Impact on table write performance

When writing data to a table with CDC enabled, there are additional overheads for the following operations:

  • Making records and saving them to a changefeed.
  • Storing records in a changefeed.
  • In some modes (such as OLD_IMAGE and NEW_AND_OLD_IMAGES), data needs to be pre-fetched even if a user query doesn't require this.

As a result, queries may take longer to execute and size limits for stored data may be exceeded.

In real-world use cases, enabling CDC has virtually no impact on the query execution time (whatever the mode), since almost all data required for making records is stored in the cache , while the records themselves are sent to a topic asynchronously. However, record delivery background activity slightly (by 1% to 10%) increases CPU utilization.

When creating a changefeed for a table, the number of partitions of its storage (topic) is determined based on the current number of table partitions. If the number of source table partitions changes significantly (for example, after uploading a large amount of data or as a result of intensive accesses), an imbalance occurs between the table partitions and the topic partitions. This imbalance can also result in longer execution time for queries to modify data in the table or in unnecessary storage overheads for the changefeed.

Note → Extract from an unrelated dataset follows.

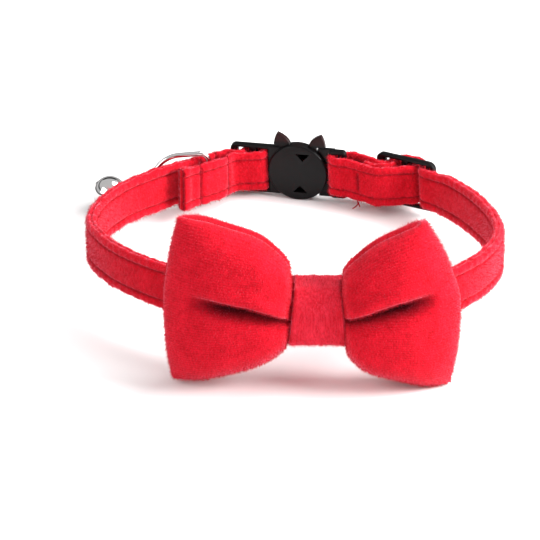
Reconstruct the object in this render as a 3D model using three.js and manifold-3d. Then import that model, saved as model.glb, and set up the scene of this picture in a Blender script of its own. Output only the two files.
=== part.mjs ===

You can recreate the changefeed to correct the imbalance.

Load testing

As a load generator, you can use the feature of emulating an online store built into the YDB CLI:

  1. Initialize a test.

  2. Add a changefeed:

    ALTER TABLE `orders` ADD CHANGEFEED `updates` WITH (
        FORMAT = 'JSON',
        MODE = 'UPDATES'
    );
    
  3. Create a consumer:

    ydb topic consumer add \
      orders/updates \
      --consumer-name=my_consumer
    
  4. Start tracking changes:

    ydb topic read \
      orders/updates \
      --consumer=my_consumer \
      --format=newline-delimited \
      --wait
    
  5. Generate a load.

    The following changefeed appears in the CLI:

    ...
    {"update":{"created":"2022-06-24T11:35:00.000000Z","customer":"Name366"},"key":[13195699997286404932]}
    {"update":{"created":"2022-06-24T11:35:00.000000Z","customer":"Name3894"},"key":[452209497351143909]}
    {"update":{"created":"2022-06-24T11:35:00.000000Z","customer":"Name7773"},"key":[2377978894183850258]}
    ...